--- Recorded information ---

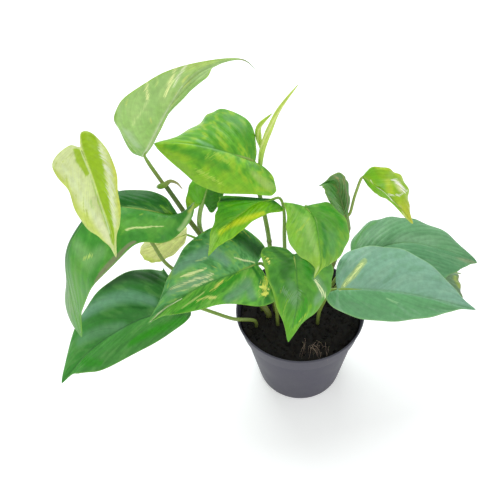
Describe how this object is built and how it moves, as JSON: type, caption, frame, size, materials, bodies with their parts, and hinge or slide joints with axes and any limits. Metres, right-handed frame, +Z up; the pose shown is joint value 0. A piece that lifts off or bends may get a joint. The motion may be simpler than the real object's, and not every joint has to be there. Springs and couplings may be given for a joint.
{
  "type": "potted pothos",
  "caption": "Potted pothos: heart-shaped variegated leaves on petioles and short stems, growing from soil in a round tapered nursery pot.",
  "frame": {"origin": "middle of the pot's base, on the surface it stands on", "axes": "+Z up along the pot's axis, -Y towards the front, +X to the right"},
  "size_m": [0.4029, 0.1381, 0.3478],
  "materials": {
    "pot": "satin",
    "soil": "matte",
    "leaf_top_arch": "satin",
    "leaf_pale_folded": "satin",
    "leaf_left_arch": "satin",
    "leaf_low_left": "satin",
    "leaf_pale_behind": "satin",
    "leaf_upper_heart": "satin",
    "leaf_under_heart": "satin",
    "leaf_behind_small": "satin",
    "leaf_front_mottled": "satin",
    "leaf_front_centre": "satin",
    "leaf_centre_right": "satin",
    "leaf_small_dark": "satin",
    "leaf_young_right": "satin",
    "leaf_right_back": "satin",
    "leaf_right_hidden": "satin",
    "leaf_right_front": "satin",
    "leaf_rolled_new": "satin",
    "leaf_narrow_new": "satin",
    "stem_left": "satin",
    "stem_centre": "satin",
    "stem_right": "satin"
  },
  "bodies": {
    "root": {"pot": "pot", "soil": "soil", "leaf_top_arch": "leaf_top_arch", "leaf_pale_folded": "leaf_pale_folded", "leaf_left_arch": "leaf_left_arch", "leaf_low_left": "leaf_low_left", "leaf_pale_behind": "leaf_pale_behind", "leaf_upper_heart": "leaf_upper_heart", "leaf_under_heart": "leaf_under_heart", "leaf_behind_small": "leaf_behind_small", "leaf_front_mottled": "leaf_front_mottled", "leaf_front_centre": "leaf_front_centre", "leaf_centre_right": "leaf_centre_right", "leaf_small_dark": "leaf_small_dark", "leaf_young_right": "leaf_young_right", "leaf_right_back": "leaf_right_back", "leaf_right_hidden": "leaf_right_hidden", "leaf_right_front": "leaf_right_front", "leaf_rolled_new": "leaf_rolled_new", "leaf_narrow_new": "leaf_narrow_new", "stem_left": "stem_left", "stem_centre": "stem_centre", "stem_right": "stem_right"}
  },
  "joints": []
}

---

● **Stated task**
Return each line of the data exactly as written above.

● **Full solution**
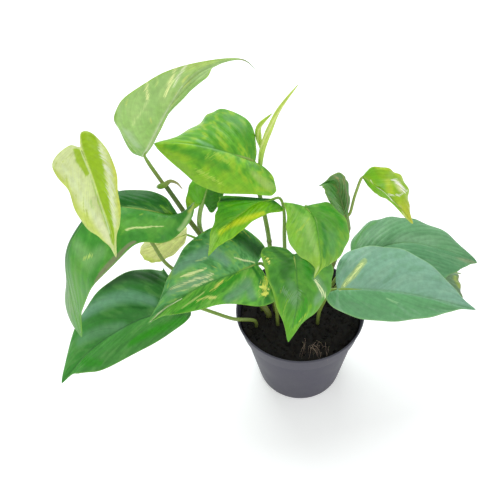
Describe how this object is built and how it moves, as JSON: type, caption, frame, size, materials, bodies with their parts, and hinge or slide joints with axes and any limits. Metres, right-handed frame, +Z up; the pose shown is joint value 0. A piece that lifts off or bends may get a joint. The motion may be simpler than the real object's, and not every joint has to be there. Springs and couplings may be given for a joint.
{
  "type": "potted pothos",
  "caption": "Potted pothos: heart-shaped variegated leaves on petioles and short stems, growing from soil in a round tapered nursery pot.",
  "frame": {"origin": "middle of the pot's base, on the surface it stands on", "axes": "+Z up along the pot's axis, -Y towards the front, +X to the right"},
  "size_m": [0.4029, 0.1381, 0.3478],
  "materials": {
    "pot": "satin",
    "soil": "matte",
    "leaf_top_arch": "satin",
    "leaf_pale_folded": "satin",
    "leaf_left_arch": "satin",
    "leaf_low_left": "satin",
    "leaf_pale_behind": "satin",
    "leaf_upper_heart": "satin",
    "leaf_under_heart": "satin",
    "leaf_behind_small": "satin",
    "leaf_front_mottled": "satin",
    "leaf_front_centre": "satin",
    "leaf_centre_right": "satin",
    "leaf_small_dark": "satin",
    "leaf_young_right": "satin",
    "leaf_right_back": "satin",
    "leaf_right_hidden": "satin",
    "leaf_right_front": "satin",
    "leaf_rolled_new": "satin",
    "leaf_narrow_new": "satin",
    "stem_left": "satin",
    "stem_centre": "satin",
    "stem_right": "satin"
  },
  "bodies": {
    "root": {"pot": "pot", "soil": "soil", "leaf_top_arch": "leaf_top_arch", "leaf_pale_folded": "leaf_pale_folded", "leaf_left_arch": "leaf_left_arch", "leaf_low_left": "leaf_low_left", "leaf_pale_behind": "leaf_pale_behind", "leaf_upper_heart": "leaf_upper_heart", "leaf_under_heart": "leaf_under_heart", "leaf_behind_small": "leaf_behind_small", "leaf_front_mottled": "leaf_front_mottled", "leaf_front_centre": "leaf_front_centre", "leaf_centre_right": "leaf_centre_right", "leaf_small_dark": "leaf_small_dark", "leaf_young_right": "leaf_young_right", "leaf_right_back": "leaf_right_back", "leaf_right_hidden": "leaf_right_hidden", "leaf_right_front": "leaf_right_front", "leaf_rolled_new": "leaf_rolled_new", "leaf_narrow_new": "leaf_narrow_new", "stem_left": "stem_left", "stem_centre": "stem_centre", "stem_right": "stem_right"}
  },
  "joints": []
}